— BEGIN —

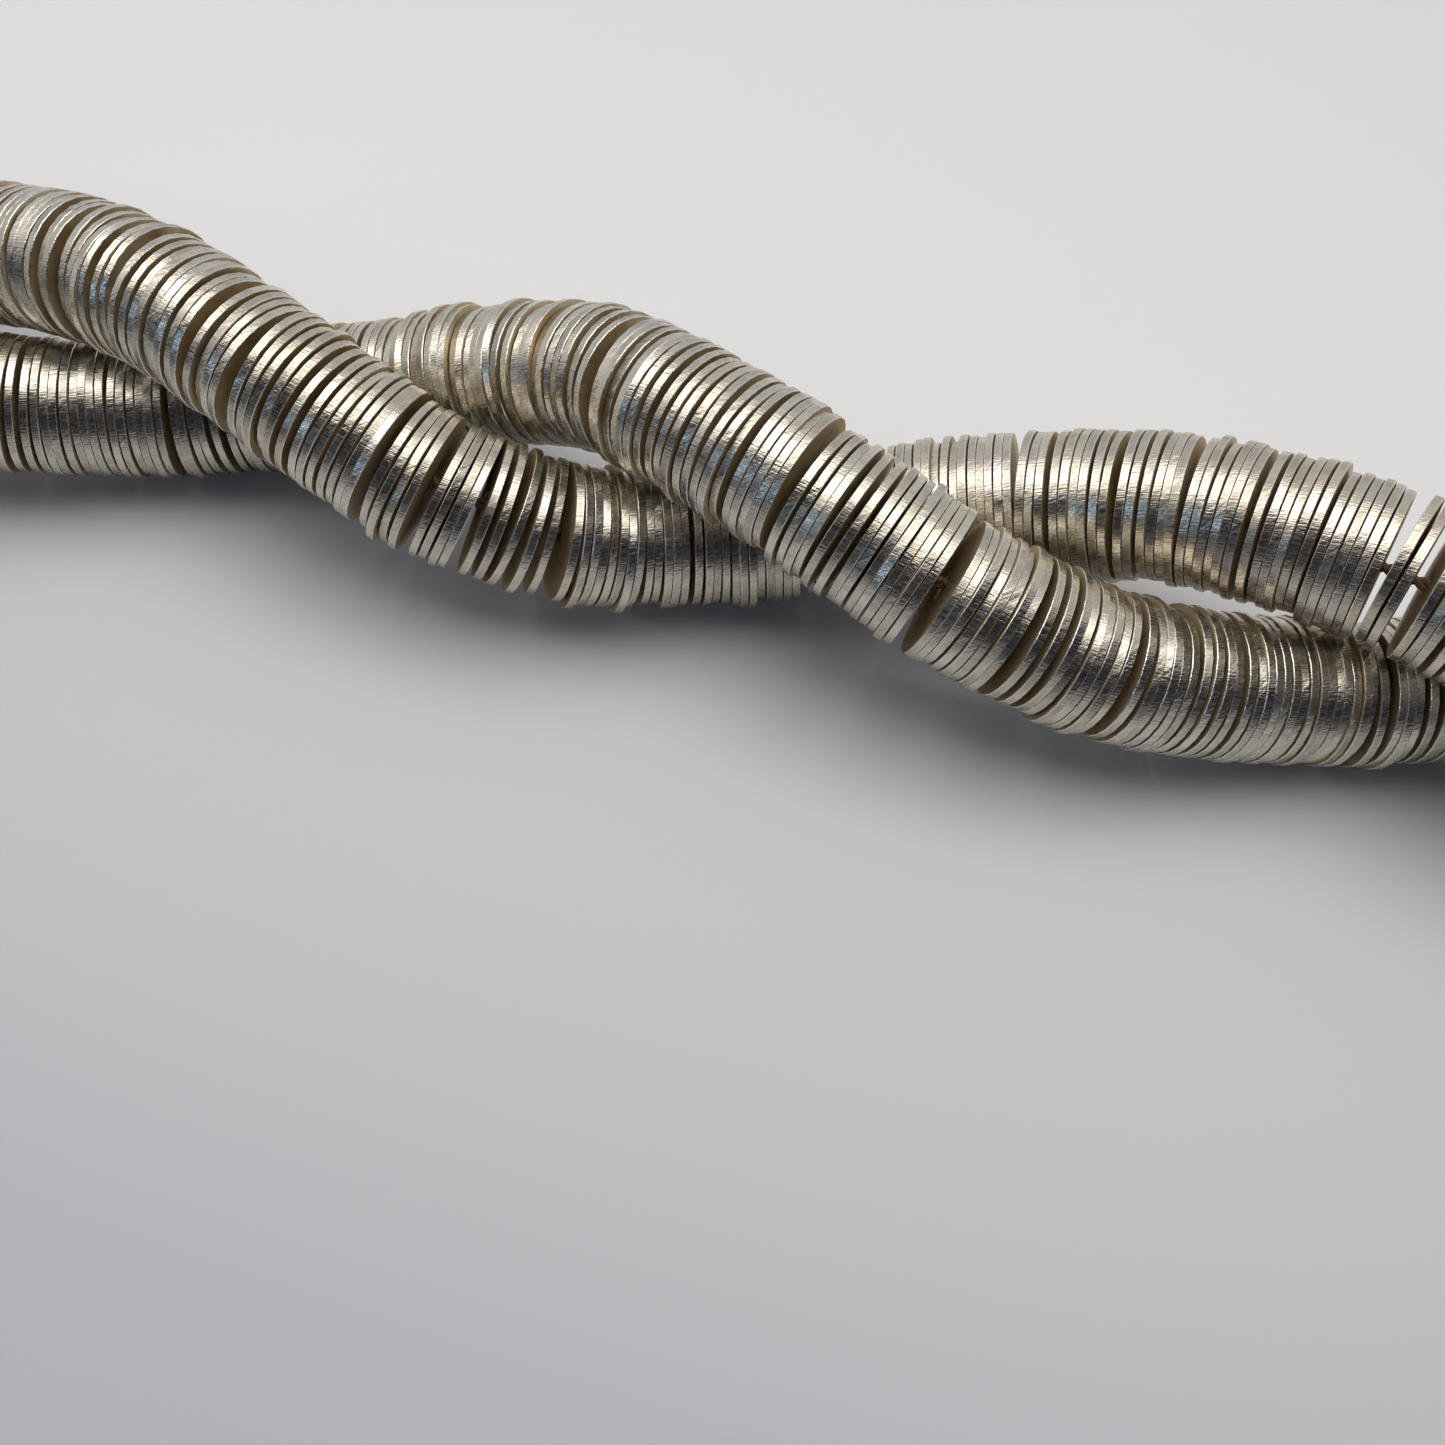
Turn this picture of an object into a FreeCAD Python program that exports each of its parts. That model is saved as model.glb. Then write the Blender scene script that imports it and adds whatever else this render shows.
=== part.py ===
import FreeCAD, Part

import bisect
import math
import os
import random

# Two strands of thin flat metal discs, each strung on its own thread, twisted round each other like a
# two-ply rope and knotted together at both ends. The rope lies along X on the plane z = 0.
# Right-handed twist. Strand a lies over strand b at the crossing left of the middle.

Vector = FreeCAD.Vector

# ---- Driving dimensions, in millimetres and degrees ----
rope_length = 184.0           # from the first disc to the last, along X
link_count = 15               # lengths that the flexible rope is divided into, so that it can bend

disc_diameter = 9.9           # the widest disc is disc_diameter + disc_diameter_spread
disc_diameter_spread = 0.24
disc_thickness = 0.55
disc_thickness_spread = 0.03
disc_bore = 2.0

thread_diameter = 0.9
strand_clearance = 0.25       # between the two strands where they lie against each other
side_openings = {1: 0.35, 3: 0.8}   # further apart than that, at stations where they lie side by side
least_opening = 0.1

quarter_turn = 22.8           # length of an average quarter turn of the twist
uneven_quarters = {-2: 1.03, -1: 1.07, 0: 0.96, 1: 0.78, 2: 1.02, 3: 1.04}
crossing_x = -30.8            # station 0, where strand a lies on top of strand b
side_drift = {-3: -2.0, -2: -3.0, -1: -3.0, 0: -0.3, 2: 0.6, 3: 1.2, 4: 2.5, 5: 2.5, 6: 1.5}

link_gap = 0.42               # between the last disc of one link and the first of the next
thread_gap = 0.4              # between the threads of one link and the next
hairline = 0.015              # least gap between two discs of one link
largest_gap = 0.4             # most that is added between two groups of discs
largest_tilt = 3.2            # degrees that a group of discs leans off square
group_sizes = (1, 1, 2, 2, 3, 3, 4, 5, 6, 8)
least_fan = 0.3               # how far the discs of a group follow the bend: 0 is pressed flat,
most_fan = 1.0                # and 1 is evenly fanned
disc_play = 0.3               # most that a disc sits off its group's line
disc_lean = 0.7               # degrees that it leans off its group
bore_clearance = 0.04         # room left between the thread and the bore of a disc that hangs aside

knot_clearance = 0.3          # from the last disc to its stop knot
stop_knot_diameter = 3.2
stop_knot_length = 3.4
stop_knot_rounding = 1.1
tie_knot_diameter = 4.6
tie_knot_length = 4.8
tie_knot_rounding = 1.25
tie_knot_spacing = 0.5        # between the two threads where they enter and leave the tie knot
tie_knot_reach = 17.0         # from the last disc to the middle of the tie knot, along X
tie_knot_rest = 0.05          # between the tie knot and the surface that the rope lies on
tail_length = 9.0             # cut thread ends past the tie knot, along X
tail_spread = 3.0

# ---- Values that follow from them ----
widest_radius = (disc_diameter + disc_diameter_spread) / 2
strand_offset = widest_radius + strand_clearance / 2
thread_radius = thread_diameter / 2
link_length = rope_length / link_count
group_play = (disc_bore - thread_diameter) / 2 - bore_clearance - disc_play
samples_per_quarter = 200


def hermite(before, start, end, after, share):
    """A value between two stations, smooth through all of them."""
    slope_start = (end - before) / 2
    slope_end = (after - start) / 2
    square = share * share
    cube = square * share
    return (
        (2 * cube - 3 * square + 1) * start
        + (cube - 2 * square + share) * slope_start
        + (3 * square - 2 * cube) * end
        + (cube - square) * slope_end
    )


def through_stations(station_value, turn):
    first = math.floor(turn)
    values = [station_value(first + step) for step in (-1, 0, 1, 2)]
    return hermite(*values, turn - first)


def station_x(station):
    """Where along the rope a quarter turn of the twist begins."""
    x = crossing_x
    for passed in range(0, station):
        x += quarter_turn * uneven_quarters.get(passed, 1.0)
    for passed in range(station, 0):
        x -= quarter_turn * uneven_quarters.get(passed, 1.0)
    return x


def station_drift(station):
    return side_drift.get(station, 0.0)


def rope_axis(turn):
    """The point midway between the strands."""
    return Vector(through_stations(station_x, turn), through_stations(station_drift, turn), 0)


def strand_point(side, turn):
    """A point on a strand's centre line: side is 1 for strand a and -1 for strand b."""
    angle = math.pi / 2 * (1 + turn)
    nearest_side = 2 * round((turn - 1) / 2) + 1
    opening = side_openings.get(nearest_side, least_opening)
    sideways = strand_offset + opening / 2 * math.cos(angle) ** 2
    across = Vector(0, sideways * math.cos(angle), strand_offset * math.sin(angle))
    return rope_axis(turn) + across * side


class Strand:
    """A strand's centre line, by distance along it."""

    def __init__(self, side):
        self.side = side
        margin = rope_length / 2 + 2 * quarter_turn
        first = min(k for k in range(-60, 0) if station_x(k) > -margin)
        last = max(k for k in range(0, 60) if station_x(k) < margin)
        samples = range(first * samples_per_quarter, last * samples_per_quarter)
        turns = [sample / samples_per_quarter for sample in samples]
        self.points = [strand_point(side, turn) for turn in turns]
        self.middles = [rope_axis(turn) for turn in turns]
        self.distances = [0.0]
        for start, end in zip(self.points, self.points[1:]):
            self.distances.append(self.distances[-1] + start.distanceToPoint(end))

    def between(self, values, distance):
        index = min(max(bisect.bisect(self.distances, distance), 1), len(values) - 1)
        span = self.distances[index] - self.distances[index - 1]
        share = (distance - self.distances[index - 1]) / span
        return values[index - 1] + (values[index] - values[index - 1]) * share

    def point(self, distance):
        return self.between(self.points, distance)

    def middle(self, distance):
        return self.between(self.middles, distance)

    def direction(self, distance):
        step = 0.2
        return (self.point(distance + step) - self.point(distance - step)).normalize()

    def distance_at(self, x):
        """The distance at which the strand passes a place along the rope."""
        index = bisect.bisect([point.x for point in self.points], x)
        start, end = self.points[index - 1], self.points[index]
        share = (x - start.x) / (end.x - start.x)
        return self.distances[index - 1] + share * (self.distances[index] - self.distances[index - 1])


class Disc:
    def __init__(self, centre, normal, diameter, thickness):
        self.centre = centre
        self.normal = normal
        self.radius = diameter / 2
        self.thickness = thickness

    def reach(self, axis):
        """How far the disc reaches from its centre along a unit vector."""
        lean = min(abs(self.normal.dot(axis)), 1.0)
        return self.radius * math.sqrt(1 - lean * lean) + self.thickness / 2 * lean


def gap_between(disc, following):
    """A gap that surely parts two discs: the better of their two facing planes."""
    line = following.centre - disc.centre
    from_disc = line.dot(disc.normal) - disc.thickness / 2 - following.reach(disc.normal)
    from_following = line.dot(following.normal) - following.thickness / 2 - disc.reach(following.normal)
    return max(from_disc, from_following)


def leaning(direction, tilt, towards):
    """A direction tipped by some degrees about a random axis square to it."""
    any_axis = Vector(0, 0, 1) if abs(direction.z) < 0.8 else Vector(0, 1, 0)
    side_axis = direction.cross(any_axis).normalize()
    axis = FreeCAD.Rotation(direction, towards).multVec(side_axis)
    return FreeCAD.Rotation(axis, tilt).multVec(direction).normalize()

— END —

What needs to be done:
The required output is the exact run of lines from the beginning of the listing above to the line that contains "import random", inclusive of both.

Final answer:
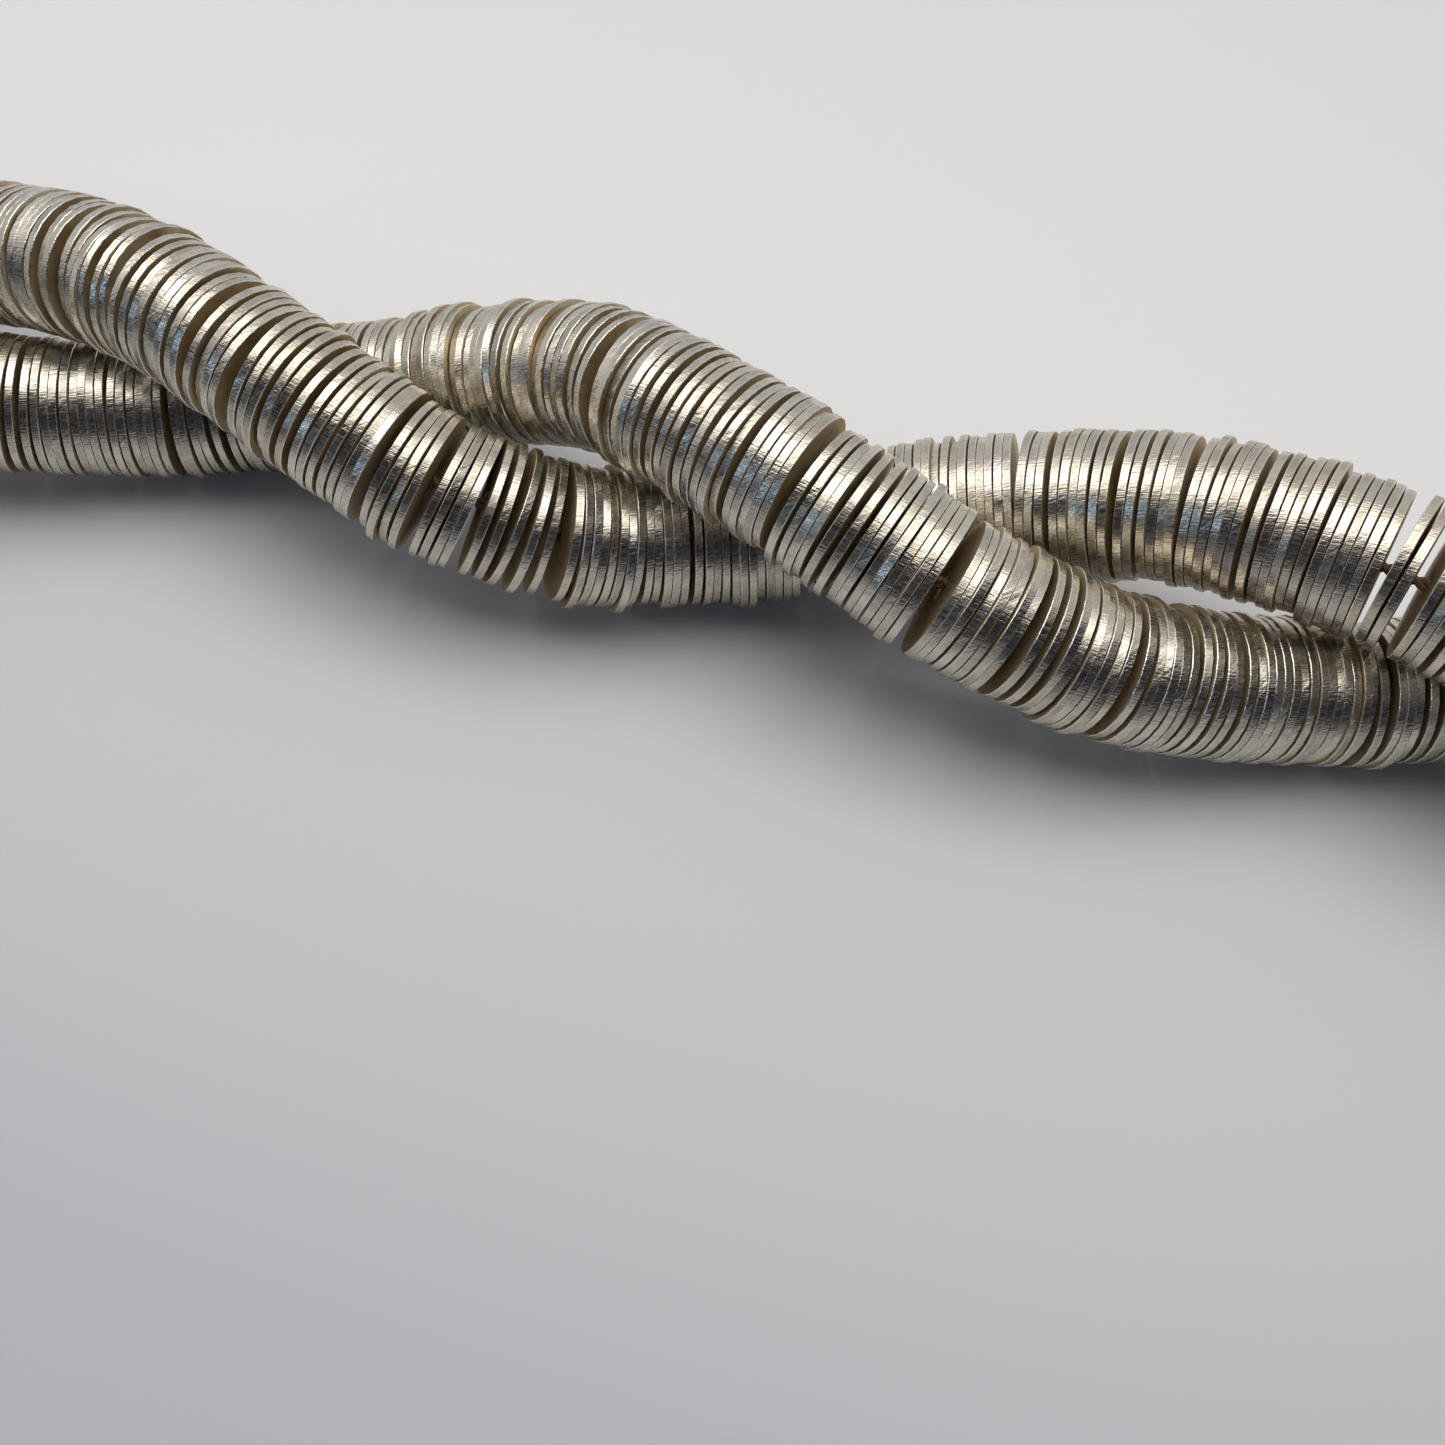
Turn this picture of an object into a FreeCAD Python program that exports each of its parts. That model is saved as model.glb. Then write the Blender scene script that imports it and adds whatever else this render shows.
=== part.py ===
import FreeCAD, Part

import bisect
import math
import os
import random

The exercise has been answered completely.